Enphase Energy has positioned itself as a technology leader in microinverter systems and residential battery storage, competing against larger players like Sunrun ($RUN) and Sunnova ($NOVA), as well as vertically integrated manufacturers. The company's growth trajectory has been predicated on capturing increasing market share in the residential solar and storage segments, where demand is sensitive to both policy incentives and consumer financing availability.

The specific allegations about inventory management suggest that Enphase may have faced channel inventory challenges similar to those experienced across the solar industry. Excess inventory can lead to margin compression, price pressure, and write-downs—all material to investor valuation models. If management failed to adequately disclose the severity of inventory challenges or their remediation timeline, this would represent a significant breach of disclosure obligations.

Investor Implications and Broader Significance

The filing of this class action lawsuit carries several important implications for Enphase Energy shareholders and the broader renewable energy sector:

For Enphase Shareholders: Existing shareholders face potential dilution from settlement costs, legal expenses, and potential management distraction. The lawsuit may also trigger increased regulatory scrutiny from the SEC regarding disclosure practices. Additionally, the allegations could weigh on investor confidence in management's credibility, potentially depressing the valuation multiple that Enphase commands relative to peers.
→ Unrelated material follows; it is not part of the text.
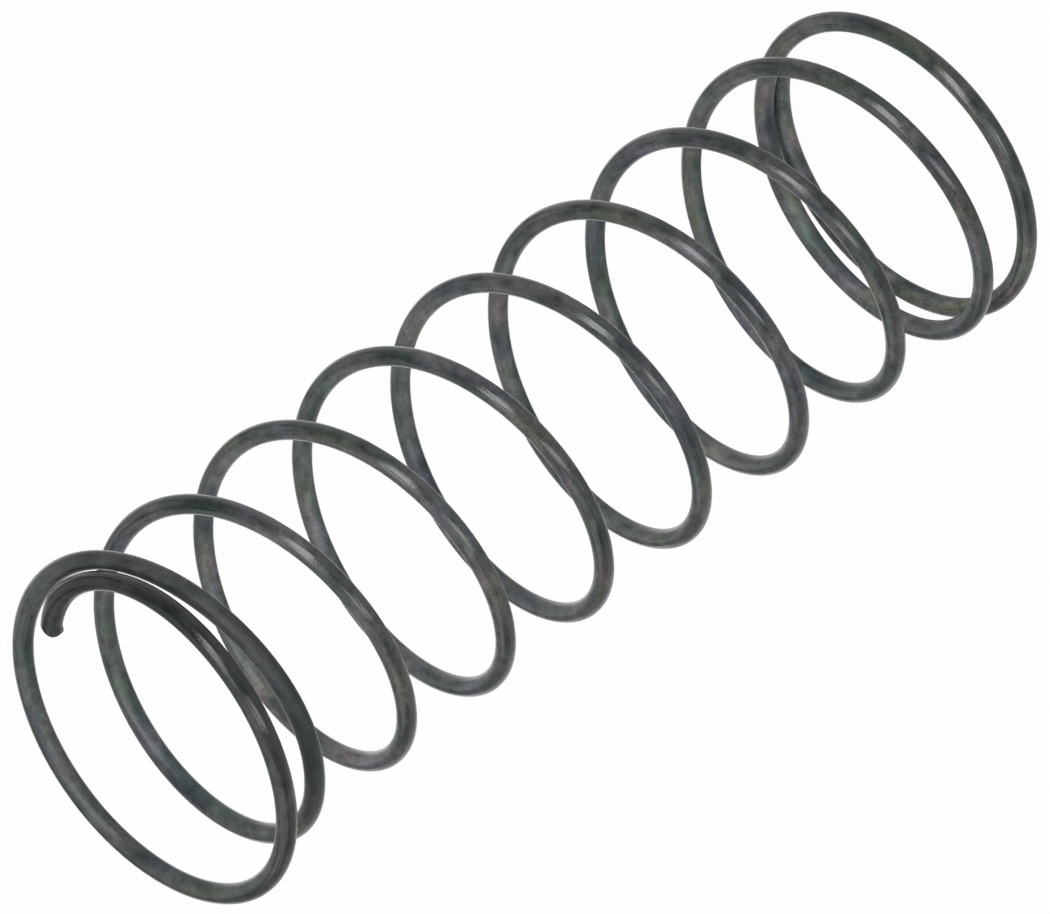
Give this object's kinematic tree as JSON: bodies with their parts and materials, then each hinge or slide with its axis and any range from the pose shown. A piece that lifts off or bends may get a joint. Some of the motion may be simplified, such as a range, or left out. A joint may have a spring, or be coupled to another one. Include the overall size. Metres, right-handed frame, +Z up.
{
  "type": "shock absorber spring",
  "caption": "Right-hand compression coil spring of round blackened steel wire, closed and unground at both ends, one end turn wider; slides over a small shock absorber.",
  "frame": {"origin": "on the spring's axis, level with the lowest point of the lower end turn", "axes": "+Z up the spring's axis, from the plain closed end to the wider end turn; the lower tip of the wire lies at +X"},
  "size_m": [0.0237, 0.0246, 0.0693],
  "materials": {
    "blackened_steel": "black oxide, satin, slightly mottled"
  },
  "bodies": {
    "root": {"coil_spring": "blackened_steel"}
  },
  "joints": []
}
Sector-Wide Implications: The lawsuit underscores the risks associated with policy-dependent renewable energy companies. Investors in solar and storage stocks must carefully scrutinize management's assumptions about regulatory changes and their quantified impact. Companies that fail to transparently communicate risks associated with tax credit expirations or other policy shifts face potential litigation exposure.

Precedent for Securities Litigation: This action is part of a broader pattern of shareholder litigation targeting renewable energy companies. As the sector matures and becomes more institutionally owned, investor expectations for transparent disclosure have increased correspondingly. Companies can no longer rely on sector enthusiasm to paper over operational challenges; detailed, accurate disclosures are essential.

Litigation Risk Going Forward: The specific nature of these allegations—misrepresentation of operational capabilities and material impact quantification—suggests that plaintiffs' attorneys will scrutinize quarterly earnings calls, investor presentations, and SEC filings for any discrepancies between stated and actual conditions. Enphase and similar companies must ensure consistency across all disclosure channels.

Forward-Looking Considerations

As this litigation proceeds through the discovery phase, the focus will be on whether Enphase made specific quantified claims about inventory levels, demand resilience, or tax credit impact mitigation that proved materially inaccurate. Document discovery from this period will be particularly revealing, including internal emails, analyst call transcripts, and presentation materials that show what management knew and when they knew it.

The company's ability to successfully defend itself will depend on whether disclosures can be shown to have been accurate as of their publication date, even if subsequent market conditions deteriorated faster than anticipated. However, if evidence emerges that Enphase knowingly downplayed risks or misrepresented operational capabilities, the litigation exposure could be substantial.

For investors considering Enphase Energy or similar renewable energy stocks, the lesson is clear: discount rates for companies heavily dependent on policy incentives should reflect the execution and disclosure risk premium. The 25D tax credit expiration was a known catalyst; if management failed to adequately prepare investors for its impact, that represents a failure of fiduciary duty and basic investor disclosure obligations.